_SET EXERCISE:_ Extract every record, keeping each one exactly as it is.

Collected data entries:
________________

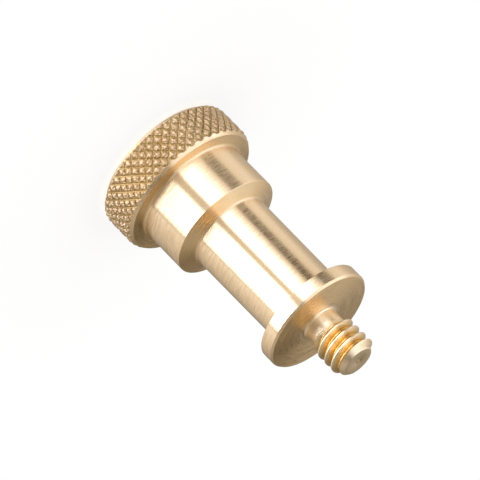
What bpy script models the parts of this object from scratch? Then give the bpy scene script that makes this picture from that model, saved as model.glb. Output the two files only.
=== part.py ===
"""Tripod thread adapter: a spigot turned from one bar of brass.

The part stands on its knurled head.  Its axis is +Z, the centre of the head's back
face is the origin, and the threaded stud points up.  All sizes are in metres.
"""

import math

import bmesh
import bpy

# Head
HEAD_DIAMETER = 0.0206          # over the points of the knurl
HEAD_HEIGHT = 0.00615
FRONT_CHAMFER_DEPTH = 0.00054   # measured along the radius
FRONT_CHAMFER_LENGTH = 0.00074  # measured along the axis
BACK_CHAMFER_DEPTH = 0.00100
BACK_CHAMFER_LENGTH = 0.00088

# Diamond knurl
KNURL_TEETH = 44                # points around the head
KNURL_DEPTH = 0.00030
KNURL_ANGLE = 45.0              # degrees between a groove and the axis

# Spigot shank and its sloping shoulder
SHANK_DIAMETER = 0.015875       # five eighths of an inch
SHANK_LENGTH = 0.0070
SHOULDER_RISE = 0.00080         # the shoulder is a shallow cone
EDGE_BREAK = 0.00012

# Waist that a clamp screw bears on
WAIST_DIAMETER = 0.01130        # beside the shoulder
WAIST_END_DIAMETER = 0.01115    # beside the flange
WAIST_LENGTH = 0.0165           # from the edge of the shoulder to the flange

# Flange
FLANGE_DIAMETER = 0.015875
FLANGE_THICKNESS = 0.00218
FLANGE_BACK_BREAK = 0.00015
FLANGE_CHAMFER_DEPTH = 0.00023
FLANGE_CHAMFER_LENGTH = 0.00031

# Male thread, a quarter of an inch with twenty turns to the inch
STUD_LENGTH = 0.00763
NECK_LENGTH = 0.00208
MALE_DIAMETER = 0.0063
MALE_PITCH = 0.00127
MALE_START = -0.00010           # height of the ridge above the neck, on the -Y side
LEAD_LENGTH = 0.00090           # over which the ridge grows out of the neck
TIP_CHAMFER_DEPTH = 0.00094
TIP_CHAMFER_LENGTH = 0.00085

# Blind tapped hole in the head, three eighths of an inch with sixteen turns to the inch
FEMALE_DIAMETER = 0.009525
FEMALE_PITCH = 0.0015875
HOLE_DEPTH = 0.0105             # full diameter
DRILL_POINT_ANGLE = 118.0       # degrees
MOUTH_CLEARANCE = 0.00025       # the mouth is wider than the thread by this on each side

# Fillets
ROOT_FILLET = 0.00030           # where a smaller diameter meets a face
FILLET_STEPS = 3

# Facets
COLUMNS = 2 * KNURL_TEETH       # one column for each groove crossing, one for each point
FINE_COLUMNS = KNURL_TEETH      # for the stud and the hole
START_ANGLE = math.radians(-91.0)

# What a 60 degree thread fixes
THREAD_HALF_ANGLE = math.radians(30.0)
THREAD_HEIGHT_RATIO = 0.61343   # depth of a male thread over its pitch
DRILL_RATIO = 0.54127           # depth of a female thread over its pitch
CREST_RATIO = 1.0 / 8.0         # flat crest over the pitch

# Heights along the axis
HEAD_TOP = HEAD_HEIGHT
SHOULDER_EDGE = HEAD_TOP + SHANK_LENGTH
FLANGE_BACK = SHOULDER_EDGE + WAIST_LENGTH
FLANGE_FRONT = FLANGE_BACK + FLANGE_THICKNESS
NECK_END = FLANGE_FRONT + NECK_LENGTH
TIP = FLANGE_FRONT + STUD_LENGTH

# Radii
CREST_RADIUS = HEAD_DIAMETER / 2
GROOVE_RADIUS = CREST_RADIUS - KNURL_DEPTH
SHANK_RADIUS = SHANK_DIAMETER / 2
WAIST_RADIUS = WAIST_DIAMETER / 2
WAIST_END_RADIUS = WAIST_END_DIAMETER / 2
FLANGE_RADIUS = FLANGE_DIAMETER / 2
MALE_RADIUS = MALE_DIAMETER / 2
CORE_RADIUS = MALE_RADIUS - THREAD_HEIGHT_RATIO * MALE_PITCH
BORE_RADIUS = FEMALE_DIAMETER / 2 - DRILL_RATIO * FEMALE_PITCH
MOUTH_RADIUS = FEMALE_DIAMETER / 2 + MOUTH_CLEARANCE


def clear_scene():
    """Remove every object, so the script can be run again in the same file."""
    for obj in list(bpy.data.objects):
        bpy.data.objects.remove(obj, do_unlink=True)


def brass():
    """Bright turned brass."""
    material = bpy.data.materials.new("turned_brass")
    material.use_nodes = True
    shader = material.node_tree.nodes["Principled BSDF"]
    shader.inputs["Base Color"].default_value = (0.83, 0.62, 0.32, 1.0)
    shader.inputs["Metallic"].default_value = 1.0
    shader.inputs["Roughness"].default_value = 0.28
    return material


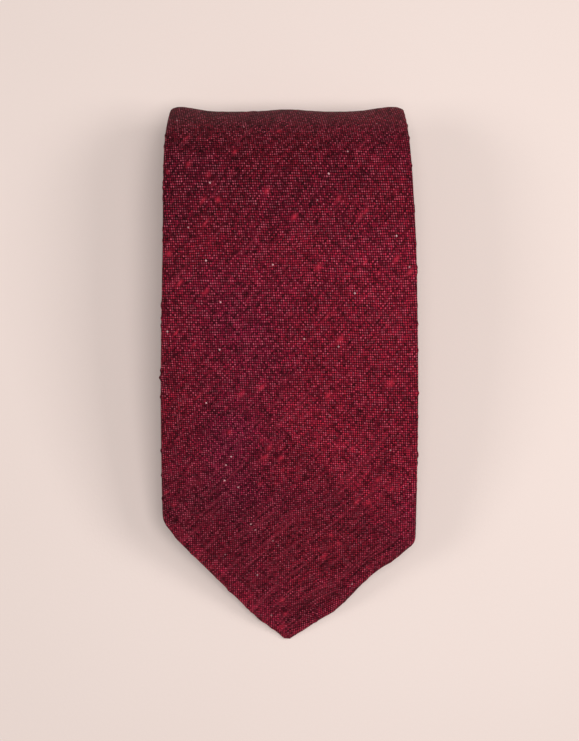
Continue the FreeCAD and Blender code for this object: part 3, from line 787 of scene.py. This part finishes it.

________________

_EXERCISE RESPONSE:_
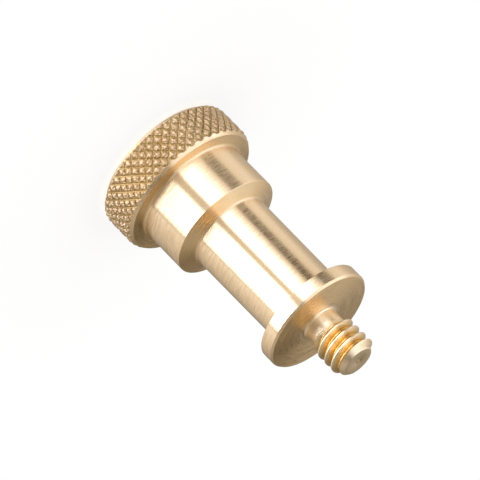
What bpy script models the parts of this object from scratch? Then give the bpy scene script that makes this picture from that model, saved as model.glb. Output the two files only.
=== part.py ===
"""Tripod thread adapter: a spigot turned from one bar of brass.

The part stands on its knurled head.  Its axis is +Z, the centre of the head's back
face is the origin, and the threaded stud points up.  All sizes are in metres.
"""

import math

import bmesh
import bpy

# Head
HEAD_DIAMETER = 0.0206          # over the points of the knurl
HEAD_HEIGHT = 0.00615
FRONT_CHAMFER_DEPTH = 0.00054   # measured along the radius
FRONT_CHAMFER_LENGTH = 0.00074  # measured along the axis
BACK_CHAMFER_DEPTH = 0.00100
BACK_CHAMFER_LENGTH = 0.00088

# Diamond knurl
KNURL_TEETH = 44                # points around the head
KNURL_DEPTH = 0.00030
KNURL_ANGLE = 45.0              # degrees between a groove and the axis

# Spigot shank and its sloping shoulder
SHANK_DIAMETER = 0.015875       # five eighths of an inch
SHANK_LENGTH = 0.0070
SHOULDER_RISE = 0.00080         # the shoulder is a shallow cone
EDGE_BREAK = 0.00012

# Waist that a clamp screw bears on
WAIST_DIAMETER = 0.01130        # beside the shoulder
WAIST_END_DIAMETER = 0.01115    # beside the flange
WAIST_LENGTH = 0.0165           # from the edge of the shoulder to the flange

# Flange
FLANGE_DIAMETER = 0.015875
FLANGE_THICKNESS = 0.00218
FLANGE_BACK_BREAK = 0.00015
FLANGE_CHAMFER_DEPTH = 0.00023
FLANGE_CHAMFER_LENGTH = 0.00031

# Male thread, a quarter of an inch with twenty turns to the inch
STUD_LENGTH = 0.00763
NECK_LENGTH = 0.00208
MALE_DIAMETER = 0.0063
MALE_PITCH = 0.00127
MALE_START = -0.00010           # height of the ridge above the neck, on the -Y side
LEAD_LENGTH = 0.00090           # over which the ridge grows out of the neck
TIP_CHAMFER_DEPTH = 0.00094
TIP_CHAMFER_LENGTH = 0.00085

# Blind tapped hole in the head, three eighths of an inch with sixteen turns to the inch
FEMALE_DIAMETER = 0.009525
FEMALE_PITCH = 0.0015875
HOLE_DEPTH = 0.0105             # full diameter
DRILL_POINT_ANGLE = 118.0       # degrees
MOUTH_CLEARANCE = 0.00025       # the mouth is wider than the thread by this on each side

# Fillets
ROOT_FILLET = 0.00030           # where a smaller diameter meets a face
FILLET_STEPS = 3

# Facets
COLUMNS = 2 * KNURL_TEETH       # one column for each groove crossing, one for each point
FINE_COLUMNS = KNURL_TEETH      # for the stud and the hole
START_ANGLE = math.radians(-91.0)

# What a 60 degree thread fixes
THREAD_HALF_ANGLE = math.radians(30.0)
THREAD_HEIGHT_RATIO = 0.61343   # depth of a male thread over its pitch
DRILL_RATIO = 0.54127           # depth of a female thread over its pitch
CREST_RATIO = 1.0 / 8.0         # flat crest over the pitch

# Heights along the axis
HEAD_TOP = HEAD_HEIGHT
SHOULDER_EDGE = HEAD_TOP + SHANK_LENGTH
FLANGE_BACK = SHOULDER_EDGE + WAIST_LENGTH
FLANGE_FRONT = FLANGE_BACK + FLANGE_THICKNESS
NECK_END = FLANGE_FRONT + NECK_LENGTH
TIP = FLANGE_FRONT + STUD_LENGTH

# Radii
CREST_RADIUS = HEAD_DIAMETER / 2
GROOVE_RADIUS = CREST_RADIUS - KNURL_DEPTH
SHANK_RADIUS = SHANK_DIAMETER / 2
WAIST_RADIUS = WAIST_DIAMETER / 2
WAIST_END_RADIUS = WAIST_END_DIAMETER / 2
FLANGE_RADIUS = FLANGE_DIAMETER / 2
MALE_RADIUS = MALE_DIAMETER / 2
CORE_RADIUS = MALE_RADIUS - THREAD_HEIGHT_RATIO * MALE_PITCH
BORE_RADIUS = FEMALE_DIAMETER / 2 - DRILL_RATIO * FEMALE_PITCH
MOUTH_RADIUS = FEMALE_DIAMETER / 2 + MOUTH_CLEARANCE


def clear_scene():
    """Remove every object, so the script can be run again in the same file."""
    for obj in list(bpy.data.objects):
        bpy.data.objects.remove(obj, do_unlink=True)


def brass():
    """Bright turned brass."""
    material = bpy.data.materials.new("turned_brass")
    material.use_nodes = True
    shader = material.node_tree.nodes["Principled BSDF"]
    shader.inputs["Base Color"].default_value = (0.83, 0.62, 0.32, 1.0)
    shader.inputs["Metallic"].default_value = 1.0
    shader.inputs["Roughness"].default_value = 0.28
    return material


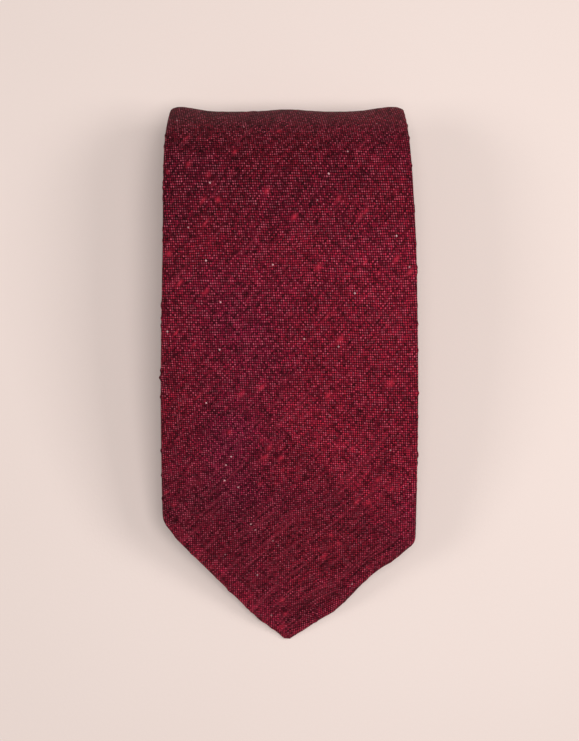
Continue the FreeCAD and Blender code for this object: part 3, from line 787 of scene.py. This part finishes it.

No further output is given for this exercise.